Prologue
Italy,Twelve years ago…
Everyone is searching and worried about me. I’ve only been home from the hospital after my treatment, and I’m still weak and frail. But I’m also tired of being confined. So I let my curiosity get the best of me.
Again.
I run through the garden trying to get away from him.
Marco, my father’s primary enforcer. The other whisper stories, when they think I can’t hear them, but they’re always drunk and louder than they should be.
The Assiasan.
“GENESIS!” I whimper as I round a corner and throw myself into a thick bush and curl up into a ball.
Footsteps stop, and I strain my vision to see past the dense foliage. I bite my lip to keep from making a sound. I can just see the edge of his boots and hear the sounds of the others searching for me.
I’ve been told not to eavesdrop, but this time what I heard was bad. The worst information I could ever possibly know.
The truth.
I’m not Alfonso Torelli’s daughter. I’m his. They have all been lying to me, and when the drunk playing cards said I was starting to look like a woman and he’d have to try me out, Marco stood up and pulled a gun on him.

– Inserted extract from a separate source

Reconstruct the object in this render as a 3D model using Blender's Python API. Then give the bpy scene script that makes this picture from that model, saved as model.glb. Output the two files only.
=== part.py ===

“Say that again about my daughter.”
I can still see the way the man’s mocking smile froze on his face when the bullet tore through his head before lodging into the wall behind him.
“So it’s true then. Does she know?” Gino had asked, staring right into my eyes with what I thought was pity.

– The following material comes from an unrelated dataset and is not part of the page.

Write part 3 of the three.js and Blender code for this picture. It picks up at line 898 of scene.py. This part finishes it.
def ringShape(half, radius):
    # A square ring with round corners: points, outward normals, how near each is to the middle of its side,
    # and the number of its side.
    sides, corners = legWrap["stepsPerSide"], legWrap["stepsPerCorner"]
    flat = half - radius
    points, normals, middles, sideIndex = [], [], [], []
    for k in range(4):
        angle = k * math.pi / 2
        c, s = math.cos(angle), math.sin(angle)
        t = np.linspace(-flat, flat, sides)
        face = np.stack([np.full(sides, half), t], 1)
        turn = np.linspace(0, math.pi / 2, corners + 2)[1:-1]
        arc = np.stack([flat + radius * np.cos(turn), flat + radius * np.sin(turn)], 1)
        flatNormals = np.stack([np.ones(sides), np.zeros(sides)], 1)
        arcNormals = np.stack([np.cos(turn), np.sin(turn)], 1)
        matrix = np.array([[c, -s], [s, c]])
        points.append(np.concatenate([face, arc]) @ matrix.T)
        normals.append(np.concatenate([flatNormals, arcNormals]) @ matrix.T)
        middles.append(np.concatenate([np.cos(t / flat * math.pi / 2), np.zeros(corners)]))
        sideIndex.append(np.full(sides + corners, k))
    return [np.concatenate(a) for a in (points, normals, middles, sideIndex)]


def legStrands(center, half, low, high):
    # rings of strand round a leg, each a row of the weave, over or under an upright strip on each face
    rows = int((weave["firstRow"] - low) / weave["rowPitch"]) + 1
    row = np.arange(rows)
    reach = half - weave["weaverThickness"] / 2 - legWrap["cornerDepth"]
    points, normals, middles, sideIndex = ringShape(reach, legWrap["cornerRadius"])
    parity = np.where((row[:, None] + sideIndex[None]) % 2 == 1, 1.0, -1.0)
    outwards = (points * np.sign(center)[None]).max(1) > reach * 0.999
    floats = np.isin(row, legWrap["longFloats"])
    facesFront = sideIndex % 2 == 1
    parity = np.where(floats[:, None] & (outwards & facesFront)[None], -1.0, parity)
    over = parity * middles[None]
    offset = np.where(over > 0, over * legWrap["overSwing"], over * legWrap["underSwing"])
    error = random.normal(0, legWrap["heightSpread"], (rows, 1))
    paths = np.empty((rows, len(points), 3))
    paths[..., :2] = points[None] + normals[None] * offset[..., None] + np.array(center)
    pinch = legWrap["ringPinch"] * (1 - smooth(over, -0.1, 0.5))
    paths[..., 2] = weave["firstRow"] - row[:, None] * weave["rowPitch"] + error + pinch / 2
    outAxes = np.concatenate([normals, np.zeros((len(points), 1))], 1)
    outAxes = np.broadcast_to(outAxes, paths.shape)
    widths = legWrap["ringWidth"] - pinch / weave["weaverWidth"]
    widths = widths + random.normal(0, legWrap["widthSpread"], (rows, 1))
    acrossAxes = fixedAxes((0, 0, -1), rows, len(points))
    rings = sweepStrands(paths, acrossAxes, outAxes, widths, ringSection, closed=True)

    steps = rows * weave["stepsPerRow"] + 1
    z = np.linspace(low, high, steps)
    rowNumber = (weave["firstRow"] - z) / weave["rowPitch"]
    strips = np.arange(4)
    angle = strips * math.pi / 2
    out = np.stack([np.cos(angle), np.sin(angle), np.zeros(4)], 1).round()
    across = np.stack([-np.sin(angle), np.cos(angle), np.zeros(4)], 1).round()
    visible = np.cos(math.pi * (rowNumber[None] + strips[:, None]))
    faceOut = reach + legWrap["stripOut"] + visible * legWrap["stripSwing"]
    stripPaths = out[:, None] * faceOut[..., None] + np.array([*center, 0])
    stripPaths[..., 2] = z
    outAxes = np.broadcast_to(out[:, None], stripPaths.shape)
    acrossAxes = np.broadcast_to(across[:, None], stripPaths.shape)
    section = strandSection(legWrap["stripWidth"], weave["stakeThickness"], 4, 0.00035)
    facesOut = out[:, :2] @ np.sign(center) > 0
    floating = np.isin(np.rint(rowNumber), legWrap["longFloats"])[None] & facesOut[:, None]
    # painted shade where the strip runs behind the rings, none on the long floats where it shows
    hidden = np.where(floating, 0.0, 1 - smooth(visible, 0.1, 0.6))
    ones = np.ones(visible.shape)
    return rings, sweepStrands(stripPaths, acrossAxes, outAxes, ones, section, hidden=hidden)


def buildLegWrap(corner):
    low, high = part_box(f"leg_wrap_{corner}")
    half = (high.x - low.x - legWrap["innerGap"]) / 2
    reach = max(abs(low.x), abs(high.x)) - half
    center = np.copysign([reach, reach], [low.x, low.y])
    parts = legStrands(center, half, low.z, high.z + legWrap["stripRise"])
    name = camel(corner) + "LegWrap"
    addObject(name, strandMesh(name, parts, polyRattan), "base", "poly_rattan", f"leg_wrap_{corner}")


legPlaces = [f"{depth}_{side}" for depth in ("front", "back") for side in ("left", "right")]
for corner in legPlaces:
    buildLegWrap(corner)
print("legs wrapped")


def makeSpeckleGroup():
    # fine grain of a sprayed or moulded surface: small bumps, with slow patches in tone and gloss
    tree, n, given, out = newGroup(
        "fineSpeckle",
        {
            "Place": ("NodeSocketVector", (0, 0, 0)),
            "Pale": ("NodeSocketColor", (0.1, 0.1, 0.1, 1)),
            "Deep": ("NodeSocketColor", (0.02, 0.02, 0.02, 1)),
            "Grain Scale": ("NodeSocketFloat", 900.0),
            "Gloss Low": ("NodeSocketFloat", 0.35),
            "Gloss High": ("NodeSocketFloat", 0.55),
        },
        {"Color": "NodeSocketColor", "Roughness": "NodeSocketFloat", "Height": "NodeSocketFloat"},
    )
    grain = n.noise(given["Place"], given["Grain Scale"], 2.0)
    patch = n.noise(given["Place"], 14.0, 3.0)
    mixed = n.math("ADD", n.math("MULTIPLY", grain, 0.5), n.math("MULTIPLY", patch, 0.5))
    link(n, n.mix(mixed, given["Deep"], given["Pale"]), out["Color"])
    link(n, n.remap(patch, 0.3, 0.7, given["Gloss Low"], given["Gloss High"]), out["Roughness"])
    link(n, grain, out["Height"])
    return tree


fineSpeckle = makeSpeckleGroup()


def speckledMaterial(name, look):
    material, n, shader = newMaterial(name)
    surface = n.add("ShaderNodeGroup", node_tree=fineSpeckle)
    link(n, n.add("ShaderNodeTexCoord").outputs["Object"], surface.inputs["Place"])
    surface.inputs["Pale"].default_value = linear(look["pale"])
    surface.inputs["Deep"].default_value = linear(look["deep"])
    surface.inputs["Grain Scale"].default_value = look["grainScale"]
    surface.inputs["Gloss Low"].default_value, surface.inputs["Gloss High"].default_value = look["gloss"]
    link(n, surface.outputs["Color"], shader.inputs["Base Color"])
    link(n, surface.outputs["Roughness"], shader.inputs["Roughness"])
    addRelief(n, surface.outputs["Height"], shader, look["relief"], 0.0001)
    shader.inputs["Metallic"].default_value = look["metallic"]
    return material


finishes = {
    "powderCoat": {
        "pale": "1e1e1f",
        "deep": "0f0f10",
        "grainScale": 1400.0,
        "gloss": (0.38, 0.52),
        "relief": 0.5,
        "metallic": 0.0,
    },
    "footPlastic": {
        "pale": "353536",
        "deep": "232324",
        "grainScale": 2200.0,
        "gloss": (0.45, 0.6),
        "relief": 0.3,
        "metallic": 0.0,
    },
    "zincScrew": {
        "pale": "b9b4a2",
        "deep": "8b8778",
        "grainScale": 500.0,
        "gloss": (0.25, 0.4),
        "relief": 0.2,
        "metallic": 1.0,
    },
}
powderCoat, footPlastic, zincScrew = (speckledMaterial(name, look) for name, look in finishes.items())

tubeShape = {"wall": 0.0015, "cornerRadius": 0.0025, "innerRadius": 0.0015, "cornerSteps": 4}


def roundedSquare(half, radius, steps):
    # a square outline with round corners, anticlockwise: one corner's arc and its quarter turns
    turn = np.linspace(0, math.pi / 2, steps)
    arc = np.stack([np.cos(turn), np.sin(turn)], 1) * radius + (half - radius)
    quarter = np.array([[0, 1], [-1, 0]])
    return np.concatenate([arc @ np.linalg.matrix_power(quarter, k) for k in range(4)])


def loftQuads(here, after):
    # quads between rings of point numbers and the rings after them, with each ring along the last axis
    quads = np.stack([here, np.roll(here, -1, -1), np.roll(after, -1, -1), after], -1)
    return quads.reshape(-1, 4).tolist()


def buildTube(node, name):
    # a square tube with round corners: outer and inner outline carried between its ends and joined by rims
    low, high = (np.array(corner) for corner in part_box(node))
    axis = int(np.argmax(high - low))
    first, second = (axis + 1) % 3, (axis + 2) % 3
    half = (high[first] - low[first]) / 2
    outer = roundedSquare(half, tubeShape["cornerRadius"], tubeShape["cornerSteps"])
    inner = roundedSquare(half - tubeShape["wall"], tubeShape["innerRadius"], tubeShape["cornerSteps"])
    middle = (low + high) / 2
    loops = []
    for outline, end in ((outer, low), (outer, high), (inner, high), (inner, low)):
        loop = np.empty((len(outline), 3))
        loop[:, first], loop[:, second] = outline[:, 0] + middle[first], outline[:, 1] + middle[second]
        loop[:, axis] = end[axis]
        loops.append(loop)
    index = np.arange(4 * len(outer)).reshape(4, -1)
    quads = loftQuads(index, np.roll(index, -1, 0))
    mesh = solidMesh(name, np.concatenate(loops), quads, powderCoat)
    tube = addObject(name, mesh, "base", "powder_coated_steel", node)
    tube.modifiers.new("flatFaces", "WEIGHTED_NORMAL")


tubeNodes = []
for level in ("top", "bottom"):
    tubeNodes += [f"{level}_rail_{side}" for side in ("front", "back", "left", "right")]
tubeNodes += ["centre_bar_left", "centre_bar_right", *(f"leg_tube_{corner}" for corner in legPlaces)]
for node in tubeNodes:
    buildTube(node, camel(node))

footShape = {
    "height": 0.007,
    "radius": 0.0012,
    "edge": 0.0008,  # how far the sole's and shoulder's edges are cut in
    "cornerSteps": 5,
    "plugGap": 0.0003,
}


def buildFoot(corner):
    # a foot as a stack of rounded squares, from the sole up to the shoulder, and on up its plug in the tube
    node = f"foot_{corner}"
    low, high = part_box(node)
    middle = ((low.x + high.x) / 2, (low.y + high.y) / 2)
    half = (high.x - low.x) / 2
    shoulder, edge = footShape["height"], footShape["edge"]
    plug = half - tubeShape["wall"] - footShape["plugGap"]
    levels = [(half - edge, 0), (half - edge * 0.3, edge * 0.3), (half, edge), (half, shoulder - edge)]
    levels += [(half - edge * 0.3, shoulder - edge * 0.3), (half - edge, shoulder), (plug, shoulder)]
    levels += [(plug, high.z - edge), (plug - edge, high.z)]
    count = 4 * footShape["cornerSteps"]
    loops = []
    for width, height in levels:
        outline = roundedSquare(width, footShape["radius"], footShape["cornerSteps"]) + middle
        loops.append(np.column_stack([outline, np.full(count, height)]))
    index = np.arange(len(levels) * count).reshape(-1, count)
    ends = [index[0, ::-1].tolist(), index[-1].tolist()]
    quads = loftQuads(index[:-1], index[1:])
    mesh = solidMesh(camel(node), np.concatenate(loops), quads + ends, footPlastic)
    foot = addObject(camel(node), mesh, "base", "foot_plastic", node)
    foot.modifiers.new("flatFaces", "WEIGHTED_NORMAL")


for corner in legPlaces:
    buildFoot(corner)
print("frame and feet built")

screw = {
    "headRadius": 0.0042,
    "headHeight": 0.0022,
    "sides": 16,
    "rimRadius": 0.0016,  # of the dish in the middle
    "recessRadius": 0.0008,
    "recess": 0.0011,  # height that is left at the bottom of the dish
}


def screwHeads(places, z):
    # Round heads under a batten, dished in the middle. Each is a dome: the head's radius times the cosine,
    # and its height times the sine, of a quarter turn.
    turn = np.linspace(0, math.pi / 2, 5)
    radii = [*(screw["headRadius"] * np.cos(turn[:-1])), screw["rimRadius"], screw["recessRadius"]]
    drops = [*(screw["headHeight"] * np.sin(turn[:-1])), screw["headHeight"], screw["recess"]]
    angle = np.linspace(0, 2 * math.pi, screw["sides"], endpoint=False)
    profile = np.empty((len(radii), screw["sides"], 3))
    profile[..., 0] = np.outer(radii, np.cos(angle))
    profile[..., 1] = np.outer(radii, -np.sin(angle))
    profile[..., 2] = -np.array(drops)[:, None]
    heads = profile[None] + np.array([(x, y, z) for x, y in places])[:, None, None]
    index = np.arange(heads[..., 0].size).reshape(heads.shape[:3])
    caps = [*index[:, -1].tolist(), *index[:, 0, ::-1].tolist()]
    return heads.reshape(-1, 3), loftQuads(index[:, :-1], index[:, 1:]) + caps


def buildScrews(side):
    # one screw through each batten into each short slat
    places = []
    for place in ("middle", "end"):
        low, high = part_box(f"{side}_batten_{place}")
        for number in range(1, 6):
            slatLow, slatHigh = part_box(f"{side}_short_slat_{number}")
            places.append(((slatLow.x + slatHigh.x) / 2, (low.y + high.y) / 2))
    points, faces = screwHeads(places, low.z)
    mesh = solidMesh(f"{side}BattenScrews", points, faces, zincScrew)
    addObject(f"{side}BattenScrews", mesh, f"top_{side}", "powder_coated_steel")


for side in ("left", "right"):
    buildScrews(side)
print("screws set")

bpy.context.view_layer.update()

“NO. And she never will.” Marco put his gun away and sat back down at the card game like there wasn’t a fresh, dead body lying on the floor directly across from him.

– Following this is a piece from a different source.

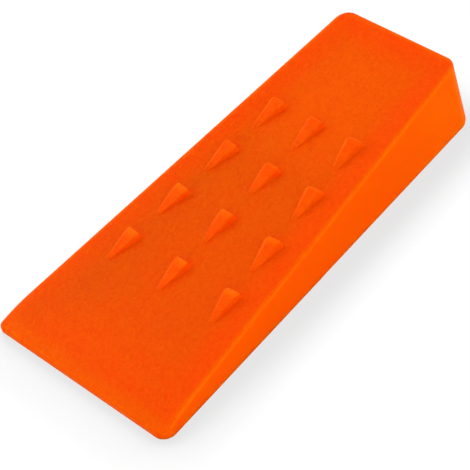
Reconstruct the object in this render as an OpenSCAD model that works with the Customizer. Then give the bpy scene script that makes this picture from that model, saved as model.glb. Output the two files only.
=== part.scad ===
// One-piece plastic felling wedge: a solid wedge with rows of small barbs on its upper face.
// +X runs from the thin tip to the thick poll, +Z is up, and the origin is the middle of the
// underside.

/* [Wedge] */
// Length from the tip to the poll
length = 140; // [116:1:300]
// Width of the underside at the tip
tip_w = 71; // [50:0.5:100]
// Width of the underside at the poll
poll_w = 47.6; // [35:0.5:90]
// Height of the poll, the end that is struck
poll_h = 22.3; // [15:0.1:40]
// Height of the upper face's plane where it reaches the tip
tip_h = 3.9; // [2.5:0.1:6]
// Draft of the two side faces, in degrees
draft = 3; // [0.5:0.5:5]

/* [Tip] */
// Distance from the tip at which the upper face starts to curve down
nose_len = 12.6; // [6:0.1:16]
// Radius of that curve, seen from the side
nose_r = 53; // [44:1:200]

/* [Corners] */
// Radius of the tip corner on -Y, seen from above
tip_corner_r = 3.9; // [1:0.1:10]
// Radius of the tip corner on +Y
far_tip_corner_r = 1.5; // [1:0.1:10]
// Radius of the two corners at the poll
poll_corner_r = 4.6; // [1:0.1:10]

/* [Barbs] */
// Number of rows of barbs along the wedge
rows = 4; // [1:1:4]
// Number of barbs in each row
columns = 3; // [1:1:3]
// Distance from the poll to the back of the row nearest to it
row_inset = 37.4; // [20:0.1:45]
// Distance from one row to the next
row_pitch = 19.3; // [13:0.1:20]
// Distance from the side edge of the upper face to the middle of an outer barb
side_inset = 10.7; // [6:0.1:13]
// How far the middle of the pattern stands off the wedge's centre line, towards +Y
barb_shift = -0.3; // [-2:0.05:2]
// Length of a barb
barb_len = 11.1; // [5:0.1:12]
// Width of a barb across its back
barb_w = 6.2; // [2:0.1:7]
// Height of a barb at its back, above the upper face
barb_h = 1.65; // [0.8:0.05:3]
// Width of the blunt point of a barb
barb_point_w = 1.5; // [0.2:0.1:2]
// Height of the blunt point of a barb, above the upper face
barb_point_h = 0.15; // [0.1:0.05:0.5]

/* [Hidden] */
$fn = 96;

// Overlap that cutting shapes reach past the solid they cut
past = 2;

// How much a rounding's radius exceeds that of a true tangent, so that it crosses both faces
blend = 1.002;

// Slope of the upper face, turn of a side face in plan
face_slope = atan((poll_h - tip_h) / length);
side_turn = atan((tip_w - poll_w) / 2 / length);

// Lean of the edge where a side face meets an end face, and the side's turn seen along it
edge_lean = atan(tan(draft) / cos(side_turn));
edge_turn = asin(sin(side_turn) * cos(draft));

// Where the upper face starts to curve down
nose_x = nose_len - length / 2;

// How far a barb's root reaches into the wedge, and the slope of a barb's top
barb_root = 1;
barb_slope = atan(tan(face_slope) + (barb_h - barb_point_h) / barb_len);

// Height of the upper face's plane above the underside
function face_z(x) = tip_h + (x + length / 2) * tan(face_slope);

// Half width of the underside, then of the upper face
function half_w(x) = poll_w / 2 + (length / 2 - x) * tan(side_turn);
function face_half_w(x) = half_w(x) - face_z(x) * tan(draft) / cos(side_turn);

// Place of each row's back edge
function row_x(row) = length / 2 - row_inset - row * row_pitch;

// Column's share of the spread, from -1 on the -Y side to 1 on the +Y side
function column_share(column) = columns == 1 ? 0 : 2 * column / (columns - 1) - 1;

// Outline seen from the side: a wedge whose upper face curves down to the tip
module side_profile() {
    intersection() {
        polygon([
            [-length / 2, 0],
            [length / 2, 0],
            [length / 2, poll_h],
            [-length / 2, tip_h]
        ]);
        union() {
            translate([nose_x + nose_r * sin(face_slope), face_z(nose_x) - nose_r * cos(face_slope)])
                circle(nose_r, $fn = 360);
            translate([nose_x, -past])
                square([length, poll_h + 2 * past]);
        }
    }
}

// Everything on the inner side of the drafted side face on +Y
module inside_of_side() {
    reach = 2 * length;
    translate([length / 2, poll_w / 2, 0])
        rotate([0, 0, -side_turn])
        rotate([draft, 0, 0])
        translate([-reach + past, -reach, -reach / 2])
        cube([reach + length, reach, reach]);
}

// What rounding an upright corner at [0, 0] takes away. The end face lies on x = 0 and the
// side face leaves it at the given turn.
module corner_waste(r, turn) {
    tangent = r / tan((90 + turn) / 2);
    reach = r + past;
    translate([0, 0, -past])
        difference() {
            linear_extrude(poll_h + 4 * past)
                polygon([
                    [-r, -tangent],
                    [past, -tangent],
                    [past, reach],
                    [-r + reach * sin(turn), -tangent + reach * cos(turn)]
                ]);
            translate([-r, -tangent, -past])
                cylinder(r = r * blend, h = poll_h + 6 * past);
        }
}

// Waste of the two corners on +Y, one at the tip and one at the poll
module corners_waste(tip_r) {
    translate([length / 2, poll_w / 2, 0])
        rotate([edge_lean, 0, 0])
        corner_waste(poll_corner_r, edge_turn);
    translate([-length / 2, tip_w / 2, 0])
        rotate([edge_lean, 0, 0])
        mirror([1, 0, 0])
        corner_waste(tip_r, -edge_turn);
}

module plain_wedge() {
    difference() {
        intersection() {
            translate([0, tip_w, 0])
                rotate([90, 0, 0])
                linear_extrude(2 * tip_w)
                side_profile();
            inside_of_side();
            mirror([0, 1, 0])
                inside_of_side();
        }
        corners_waste(far_tip_corner_r);
        mirror([0, 1, 0])
            corners_waste(tip_corner_r);
    }
}

// One barb with its back at x = 0 on the face, its point towards the tip and its root sunk
// into the wedge
module barb() {
    face_drop = barb_len * tan(face_slope);
    depth = barb_root + face_drop;
    intersection() {
        translate([0, 0, -depth])
            linear_extrude(depth + barb_h)
            polygon([
                [0, -barb_w / 2],
                [0, barb_w / 2],
                [-barb_len, barb_point_w / 2],
                [-barb_len, -barb_point_w / 2]
            ]);
        translate([0, 0, barb_h])
            rotate([0, -barb_slope, 0])
            translate([-2 * barb_len, -barb_w, -4 * barb_len])
            cube([4 * barb_len, 2 * barb_w, 4 * barb_len]);
    }
}

// Rows of barbs whose outer columns run parallel to the sides
module barbs() {
    for (row = [0 : rows - 1])
        for (column = [0 : columns - 1])
            let (
                x = row_x(row),
                share = column_share(column),
                y = share * (face_half_w(x) - side_inset) + barb_shift
            )
            translate([x, y, face_z(x)])
                rotate([0, 0, -share * side_turn])
                barb();
}

module wedge_body() {
    color("orangered")
        union() {
            plain_wedge();
            barbs();
        }
}

wedge_body();
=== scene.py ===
"""Felling wedge: the moulded surface of a one-piece plastic wedge, its finish and its studio.

The wedge lies on the floor with its thin tip towards -X, its thick poll towards +X and its
barbed upper face up. Sizes are in millimetres and are turned into metres by MM.
"""

import logging
import math
from dataclasses import dataclass
from enum import Enum
from typing import ClassVar

import bmesh
import bpy
from mathutils import Matrix, Vector


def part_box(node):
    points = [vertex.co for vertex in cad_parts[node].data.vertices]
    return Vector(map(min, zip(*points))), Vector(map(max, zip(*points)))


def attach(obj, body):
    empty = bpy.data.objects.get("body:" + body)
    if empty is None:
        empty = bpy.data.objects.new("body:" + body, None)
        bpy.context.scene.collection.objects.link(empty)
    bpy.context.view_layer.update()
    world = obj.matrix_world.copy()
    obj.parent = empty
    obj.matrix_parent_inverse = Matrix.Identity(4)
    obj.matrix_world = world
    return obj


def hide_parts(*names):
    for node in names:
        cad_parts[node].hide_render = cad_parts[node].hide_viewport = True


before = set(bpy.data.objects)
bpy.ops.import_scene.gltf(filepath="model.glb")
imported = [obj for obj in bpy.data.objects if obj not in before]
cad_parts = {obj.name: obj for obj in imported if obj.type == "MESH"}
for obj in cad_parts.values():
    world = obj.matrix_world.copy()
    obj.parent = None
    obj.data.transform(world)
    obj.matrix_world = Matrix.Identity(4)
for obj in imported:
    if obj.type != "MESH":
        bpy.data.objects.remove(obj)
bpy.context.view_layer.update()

NODE = "wedge_body"
BODY = "root"
MM = 0.001
# Name of the attribute that holds how sharply each point's edge bends; the finish paints a
# highlight with it.
EDGE_BEND = "edge_wear"

# What keeps a division from meeting 0, and how near two points of a barb are to count as one
TINY = 1e-6
MERGE = 1e-4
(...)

“I wouldn’t be so sure about that.” At Gino’s words, Marco turned to the door as I fled.
“What has happened?” I hear Papa’s voice before I smell his favorite cigar.
“She knows,” Marco growls out in response.
“Ah, Chikita?” He calls out to me.
Little one.
I’m not sure he’s ever called me anything different. I trust this man more than anyone, and he’s been lying to me all my life. I may only be ten, but I have a right to know why.
I crawl from my hiding spot and glare at Papa.
“I want to know why!” I scream at their backs.
Neither of them heard me move, and they jumped in surprise.
“Your dress,” Papa clicks his tongue in disapproval while Marco’s jaw ticks.
“Don’t speak to our father that way.” He hisses, and a single tear I’ve been fighting slips down my cheek.
“HE’S NOT MY FATHER!” I scream out my frustration.
He backhands me so hard I hit the ground.
“ENOUGH. Touch her again, and I’ll cut off your hand. When you gave her to me, it was for her protection, including from you. Leave and do not return until summoned.” Papa dismisses Marco, and the fury on his face lives in my nightmares for years.